*EXERCISE*. Please quote every line word for word.

*EXCERPTED DATA*.
_____

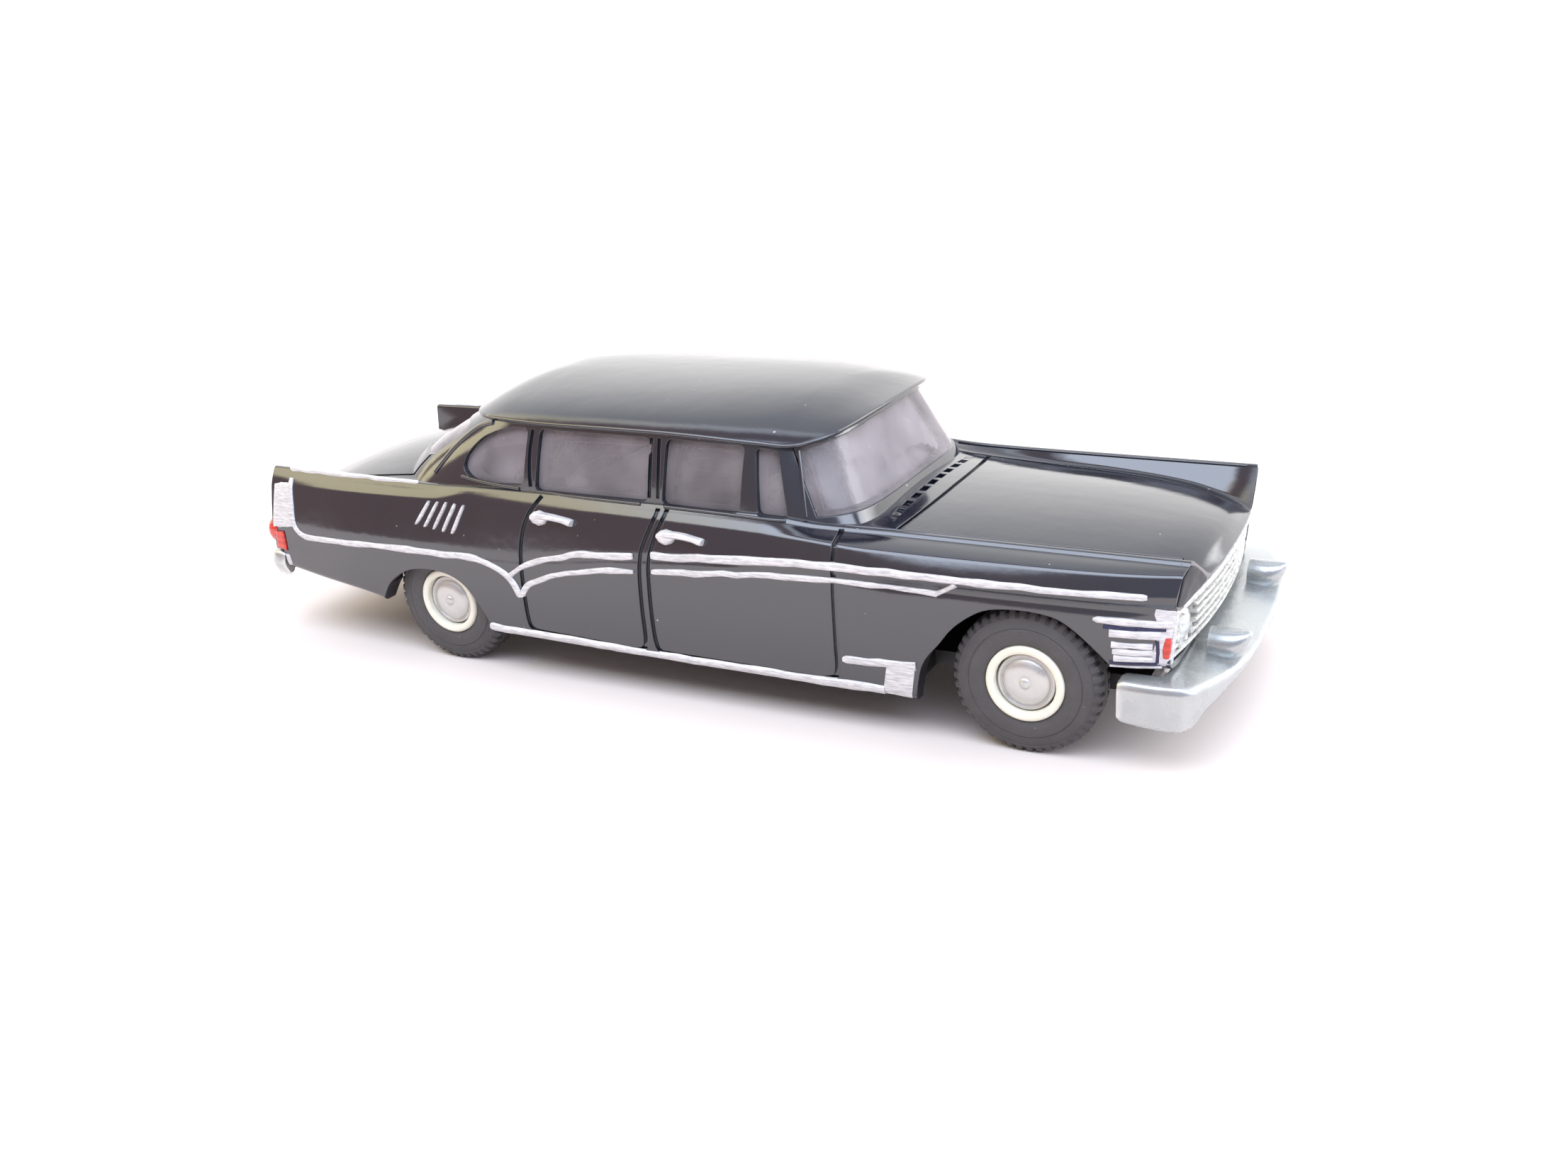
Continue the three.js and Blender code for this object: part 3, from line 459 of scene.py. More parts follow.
def lower_body(name, step=0.36):
    x = np.concatenate([np.arange(BODY_REAR, BODY_FRONT - 1.6, step), np.arange(BODY_FRONT - 1.6, BODY_FRONT, 0.16),
                        [BODY_FRONT]])
    halves = rounded(body_controls(x), CORNER_RADII, arc=4)
    return loft(name, [full_ring(xi, half) for xi, half in zip(x, halves)])


def lower_cavity(name):
    x = np.concatenate([np.linspace(-31.6, 20, 50), np.linspace(20.4, 24.4, 9)])
    w = np.minimum(side_w(x), bulge_w(x)) - WALL
    rows = [(w, np.full_like(x, -1.0)), (w, spear_z(x)), (crease_w(x) - WALL, crease_z(x) - 0.6),
            (valley_w(x) - 0.6, valley_z(x) - WALL),
            (valley_w(x) * 0.5, lerp(crown_z(x), valley_z(x), 0.25) - WALL), (x * 0, crown_z(x) - WALL)]
    halves = np.stack([np.column_stack(r) for r in rows], axis=1)
    rings = []
    for xi, half in zip(x, halves):
        right = np.column_stack([np.full(len(half), xi), -half[:, 0], half[:, 1]])
        rings.append(np.concatenate([right, right[-2::-1] * np.array([1, -1, 1])]))
    return loft(name, rings)


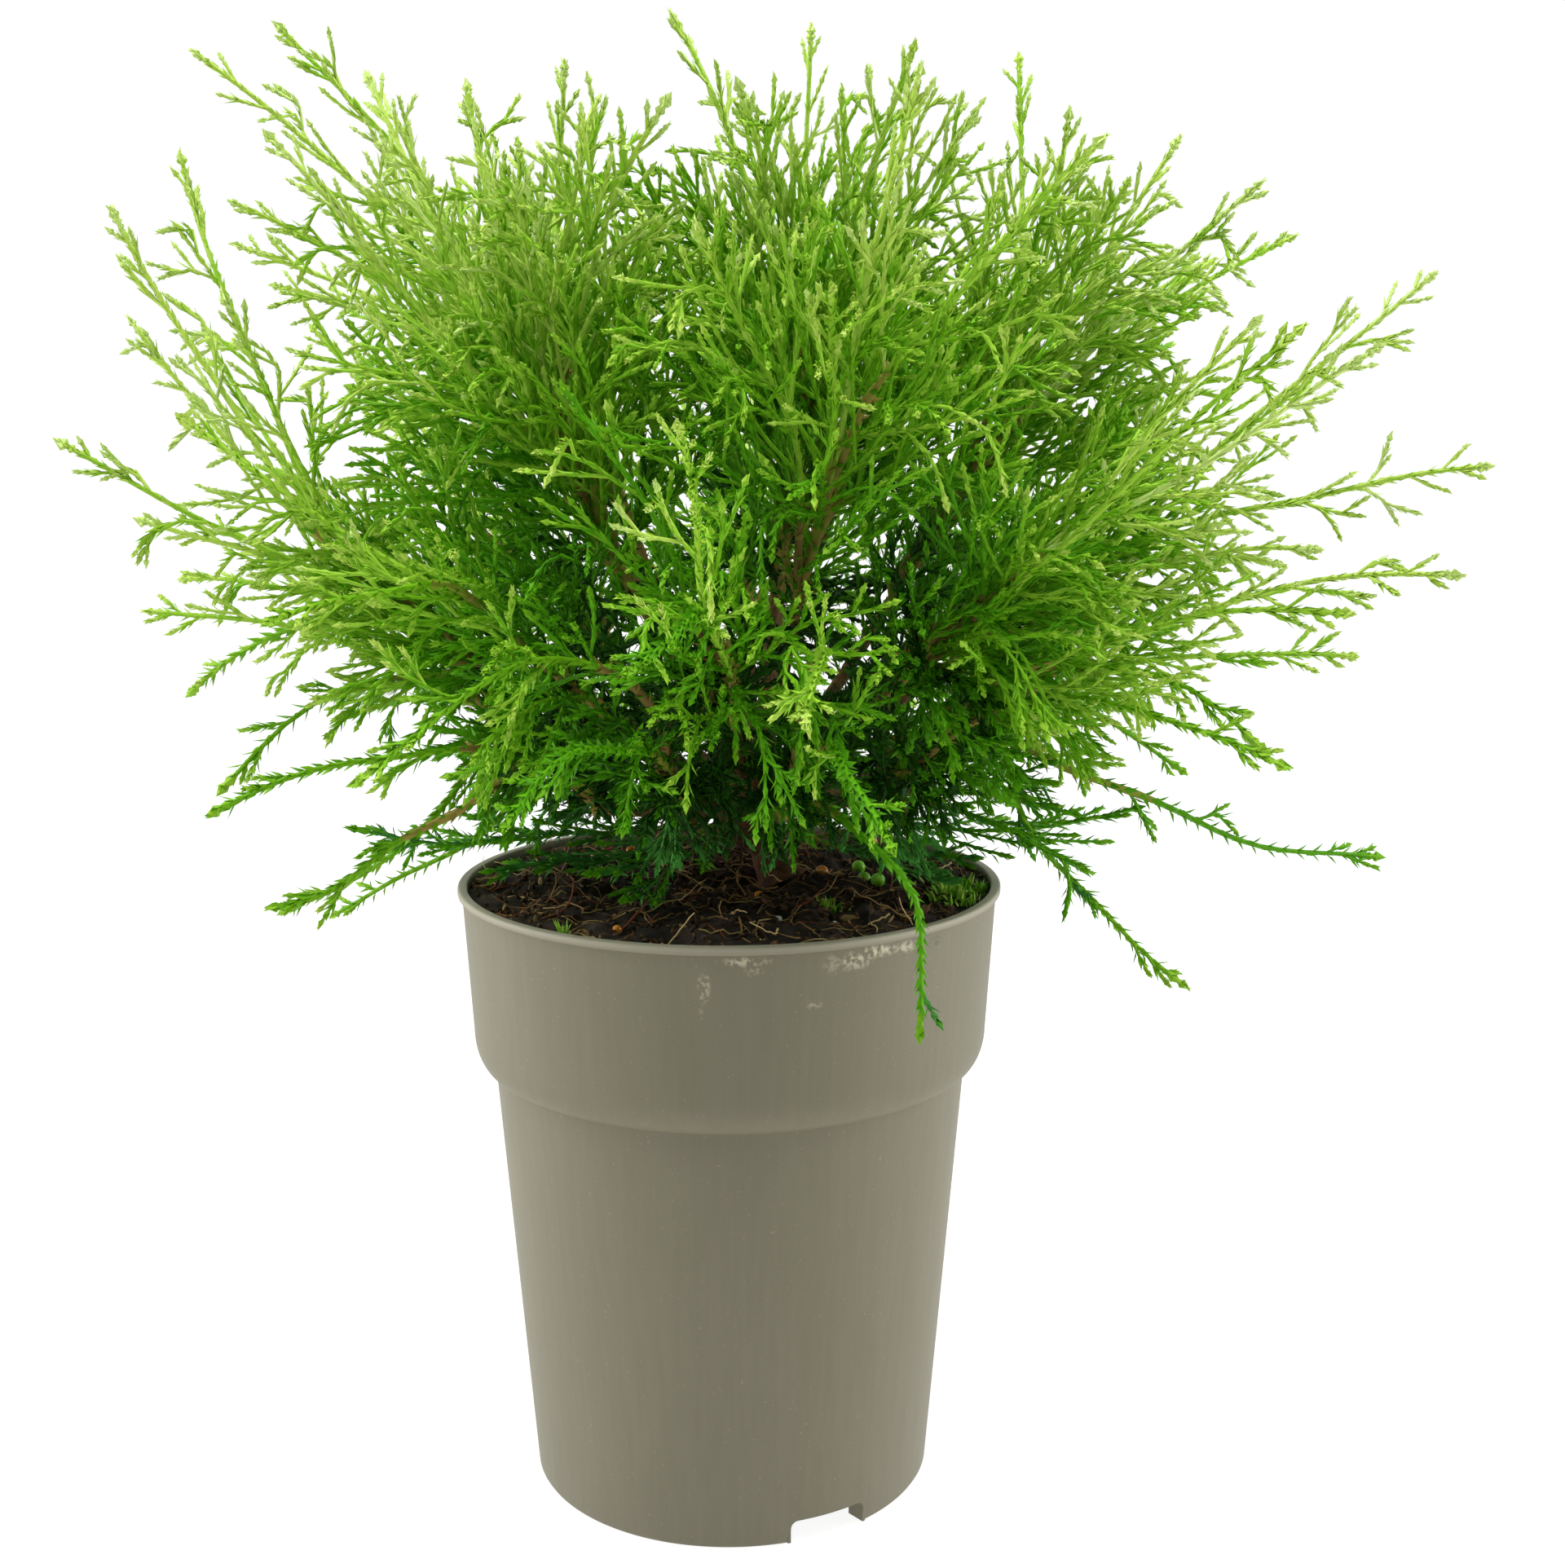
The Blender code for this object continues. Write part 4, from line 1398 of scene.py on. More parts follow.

_____

*OUTPUT FOR THIS TASK*.
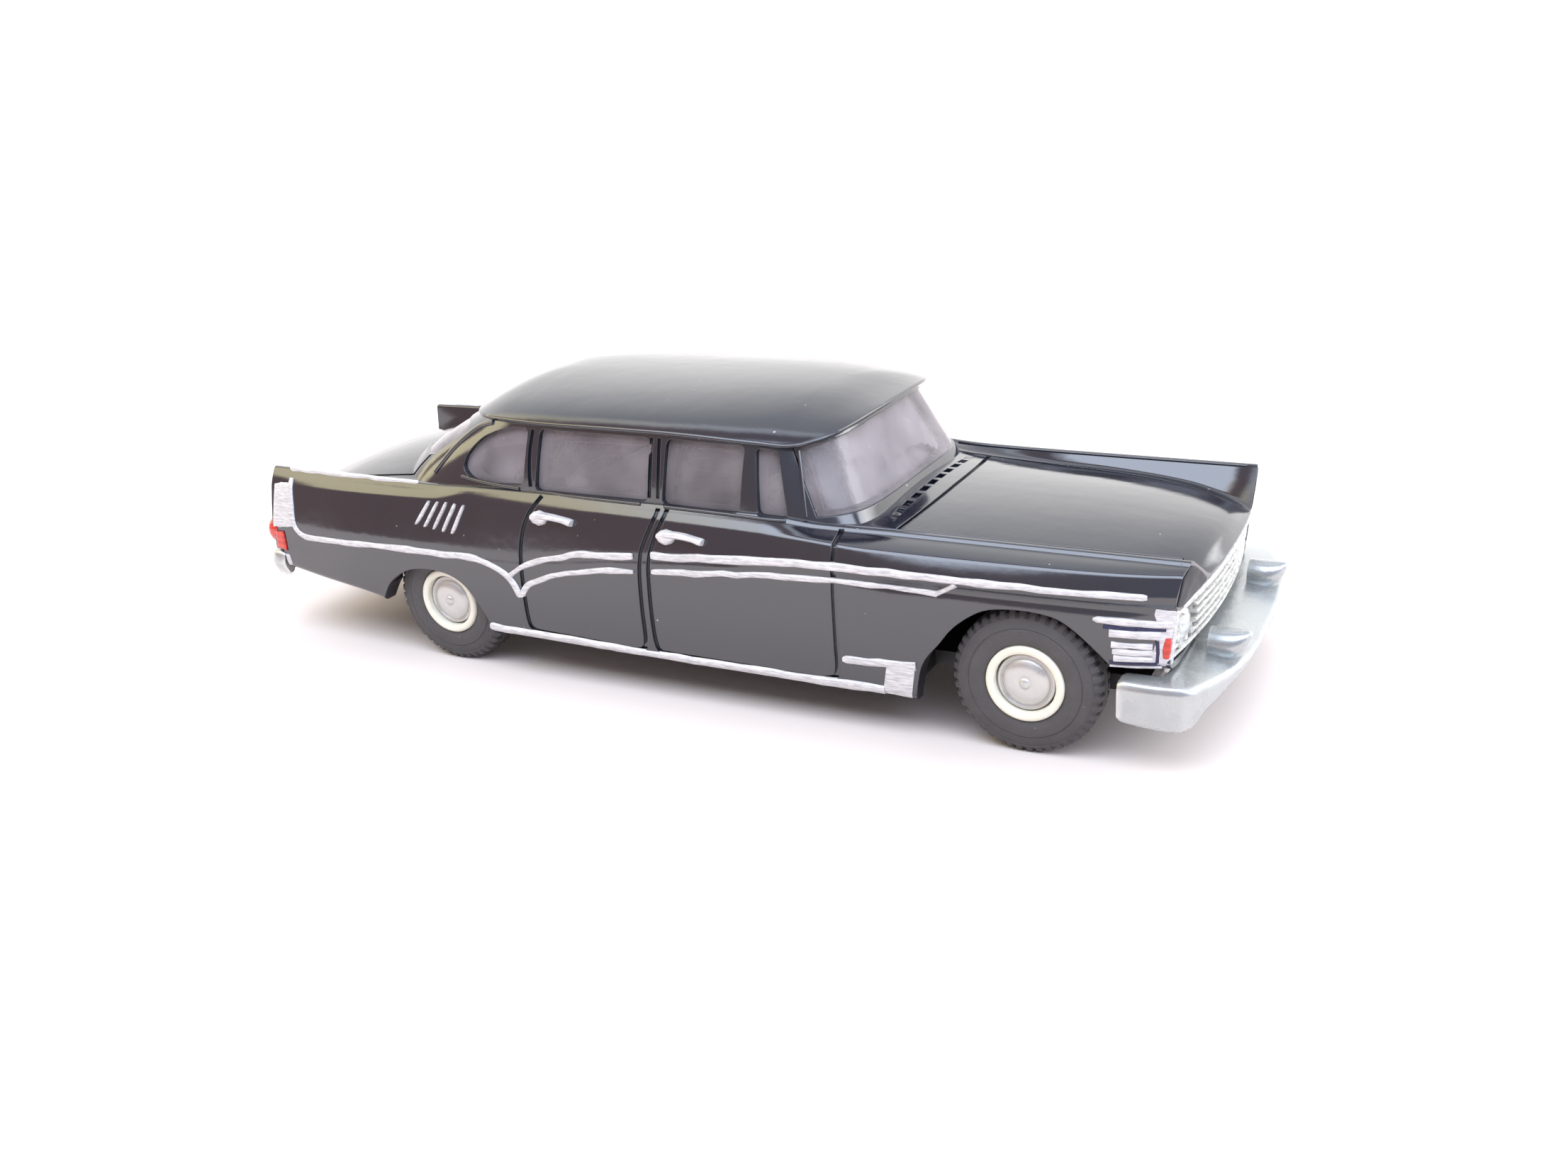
Continue the three.js and Blender code for this object: part 3, from line 459 of scene.py. More parts follow.
def lower_body(name, step=0.36):
    x = np.concatenate([np.arange(BODY_REAR, BODY_FRONT - 1.6, step), np.arange(BODY_FRONT - 1.6, BODY_FRONT, 0.16),
                        [BODY_FRONT]])
    halves = rounded(body_controls(x), CORNER_RADII, arc=4)
    return loft(name, [full_ring(xi, half) for xi, half in zip(x, halves)])


def lower_cavity(name):
    x = np.concatenate([np.linspace(-31.6, 20, 50), np.linspace(20.4, 24.4, 9)])
    w = np.minimum(side_w(x), bulge_w(x)) - WALL
    rows = [(w, np.full_like(x, -1.0)), (w, spear_z(x)), (crease_w(x) - WALL, crease_z(x) - 0.6),
            (valley_w(x) - 0.6, valley_z(x) - WALL),
            (valley_w(x) * 0.5, lerp(crown_z(x), valley_z(x), 0.25) - WALL), (x * 0, crown_z(x) - WALL)]
    halves = np.stack([np.column_stack(r) for r in rows], axis=1)
    rings = []
    for xi, half in zip(x, halves):
        right = np.column_stack([np.full(len(half), xi), -half[:, 0], half[:, 1]])
        rings.append(np.concatenate([right, right[-2::-1] * np.array([1, -1, 1])]))
    return loft(name, rings)


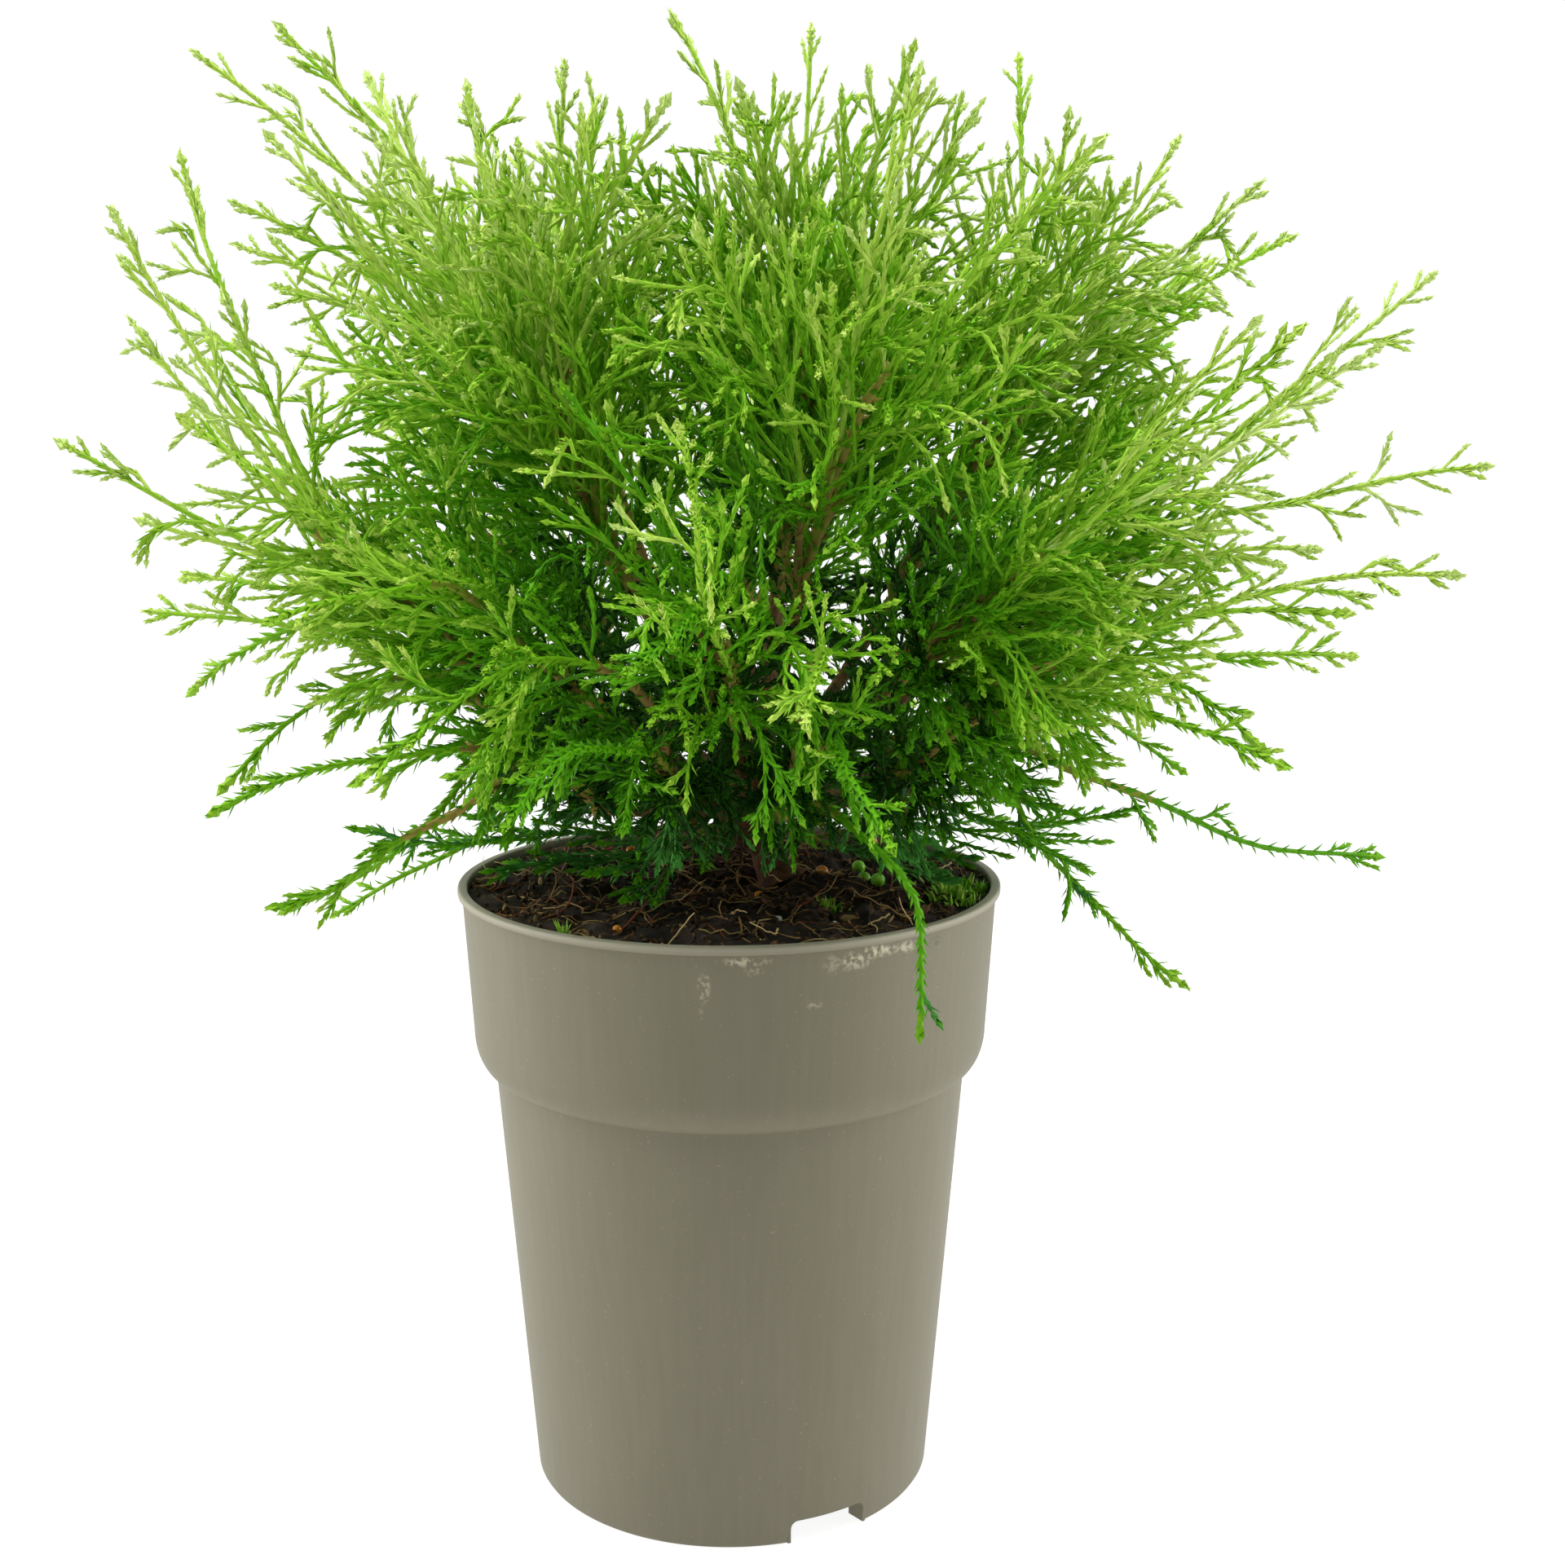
The Blender code for this object continues. Write part 4, from line 1398 of scene.py on. More parts follow.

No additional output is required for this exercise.